* start Material *

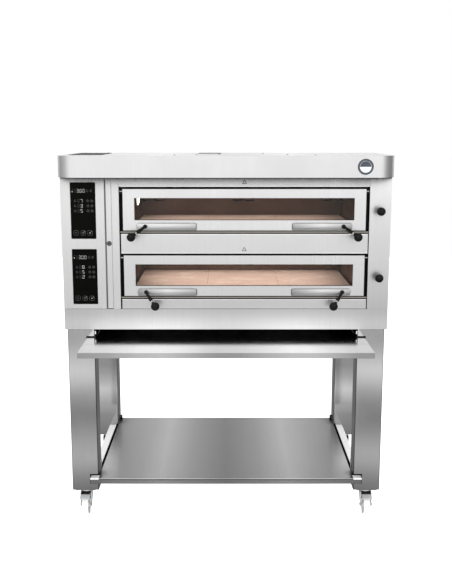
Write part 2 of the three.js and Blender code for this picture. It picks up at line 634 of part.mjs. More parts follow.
// A tongue on a hinge bar between the fork's cheeks, widening to the plate that a foot presses
function brakePedal() {
  const { from, bend, tip } = PEDAL;
  const side = (rear) => {
    const outline = new THREE.Shape();
    outline.moveTo(rear, PEDAL_Z.rear);
    outline.lineTo(rear, PEDAL_Z.rear + PEDAL_THICKNESS);
    outline.lineTo(bend, PEDAL_Z.bend + PEDAL_THICKNESS);
    outline.lineTo(tip, PEDAL_Z.tip + PEDAL_THICKNESS);
    outline.lineTo(tip, PEDAL_Z.tip);
    outline.lineTo(bend, PEDAL_Z.bend);
    outline.closePath();
    return outline;
  };
  const hingeEnd = (x) => [x, -CASTOR.trail, PEDAL.hinge];
  return join(
    rod(3, hingeEnd(-PEDAL.hingeEnd), hingeEnd(PEDAL.hingeEnd), 12),
    sidePlate(side(from), [-PEDAL.tongue, PEDAL.tongue]),
    sidePlate(side(bend + 5), [-PEDAL.plate, PEDAL.plate]),
  );
}

function addCastors() {
  const rows = [['front', CASTOR.frontY], ['rear', CASTOR.rearY]];
  for (const [row, y] of rows) {
    for (const [place, side] of [['left', -1], ['right', 1]]) {
      const castor = new THREE.Group();
      castor.position.set(side * CASTOR.x, y, 0);
      oven.add(castor);
      addPart(`castor_fork_${row}_${place}`, castorFork(), ZINC_STEEL, castor);
      addPart(`castor_wheel_${row}_${place}`, solidOf(castorWheel()), WHITE_WHEEL, castor);
      if (row === 'front') {
        addPart(`brake_pedal_${place}`, brakePedal(), ZINC_STEEL, castor);
      }
    }
  }
}

// ---------------------------------------------------------------- assembly

addCanopy();
addTopCover();
addSidePanels();
addRearPanel();
addFrontPieces();
addPlinth();
for (const [deck, hearth] of Object.entries(DECKS)) {
  addPart(`${deck}_chamber_liner`, chamberLiner(hearth), DARK_STEEL);
  addStones(deck, hearth);
  addElements(deck, hearth);
  addLamp(deck, hearth);
}
addDoor('upper', DECKS.upper, true, OUTWARD_DIP);
addDoor('lower', DECKS.lower, false, INWARD_DIP);
addServiceDrawer();
addLock();
addDampers();
addLegs();
addShelves();
addCastors();

export default oven;
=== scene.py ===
# The looks of a two-deck pizza oven on a wheeled stand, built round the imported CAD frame.
# Units are metres: +X is right, +Y is back, +Z is up. Sizes below are written in millimetres times MM.
import json
import math
import random

import bmesh
import bpy
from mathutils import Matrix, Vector


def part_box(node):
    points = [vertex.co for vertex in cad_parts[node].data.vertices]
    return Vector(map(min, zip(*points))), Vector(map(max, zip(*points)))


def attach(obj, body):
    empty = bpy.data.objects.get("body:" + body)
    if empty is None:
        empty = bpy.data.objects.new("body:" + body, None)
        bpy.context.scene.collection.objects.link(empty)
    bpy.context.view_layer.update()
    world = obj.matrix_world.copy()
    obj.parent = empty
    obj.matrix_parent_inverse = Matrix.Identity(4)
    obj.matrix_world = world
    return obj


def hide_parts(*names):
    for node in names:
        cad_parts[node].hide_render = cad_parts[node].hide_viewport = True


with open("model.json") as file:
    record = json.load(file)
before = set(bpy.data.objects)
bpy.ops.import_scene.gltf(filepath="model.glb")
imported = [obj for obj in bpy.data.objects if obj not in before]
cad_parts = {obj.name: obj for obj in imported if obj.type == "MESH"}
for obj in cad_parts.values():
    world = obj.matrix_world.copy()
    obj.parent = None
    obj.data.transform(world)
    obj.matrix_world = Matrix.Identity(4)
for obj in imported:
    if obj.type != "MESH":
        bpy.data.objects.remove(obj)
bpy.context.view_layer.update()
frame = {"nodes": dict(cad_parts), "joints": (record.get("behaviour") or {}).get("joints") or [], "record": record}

MM = 0.001
JOINTS = {joint["name"]: joint for joint in frame["joints"]}
DECKS = ("upper", "lower")
SIDES = (("left", -1), ("right", 1))
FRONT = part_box("drawer_front")[0].y  # the body's front plane

random.seed(7)


def joint_place(name):
    """Where a joint of the record sits, in metres."""
    return Vector(JOINTS[name]["pos_m"])


def srgb(red, green, blue):
    """A linear colour with alpha from the screen values 0 to 255."""
    def linear(value):
        share = value / 255
        return share / 12.92 if share <= 0.04045 else ((share + 0.055) / 1.055) ** 2.4
    return (linear(red), linear(green), linear(blue), 1.0)


def grey(value):
    """A neutral colour from one screen value."""
    return srgb(value, value, value)


# ---------------------------------------------------------------- node trees

# How much of the tone is left under painted shade, by how much of the sky a point sees
CREVICE_FALL = [(0.5, 0.0), (0.575, 0.06), (0.62, 0.33), (0.67, 0.62), (0.79, 0.95), (0.88, 1.0)]


def tones(stops):
    """Stops of a ramp whose colours are plain tones."""
    return [(place, (tone, tone, tone, 1)) for place, tone in stops]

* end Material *

| What you should do |
Return nothing but the lines running from the line with "addCanopy();" through the line with "zip(*points))), Vector(map(max, zip(*points)))", exactly as they appear.

| Solution to the exercise |
addCanopy();
addTopCover();
addSidePanels();
addRearPanel();
addFrontPieces();
addPlinth();
for (const [deck, hearth] of Object.entries(DECKS)) {
  addPart(`${deck}_chamber_liner`, chamberLiner(hearth), DARK_STEEL);
  addStones(deck, hearth);
  addElements(deck, hearth);
  addLamp(deck, hearth);
}
addDoor('upper', DECKS.upper, true, OUTWARD_DIP);
addDoor('lower', DECKS.lower, false, INWARD_DIP);
addServiceDrawer();
addLock();
addDampers();
addLegs();
addShelves();
addCastors();

export default oven;
=== scene.py ===
# The looks of a two-deck pizza oven on a wheeled stand, built round the imported CAD frame.
# Units are metres: +X is right, +Y is back, +Z is up. Sizes below are written in millimetres times MM.
import json
import math
import random

import bmesh
import bpy
from mathutils import Matrix, Vector


def part_box(node):
    points = [vertex.co for vertex in cad_parts[node].data.vertices]
    return Vector(map(min, zip(*points))), Vector(map(max, zip(*points)))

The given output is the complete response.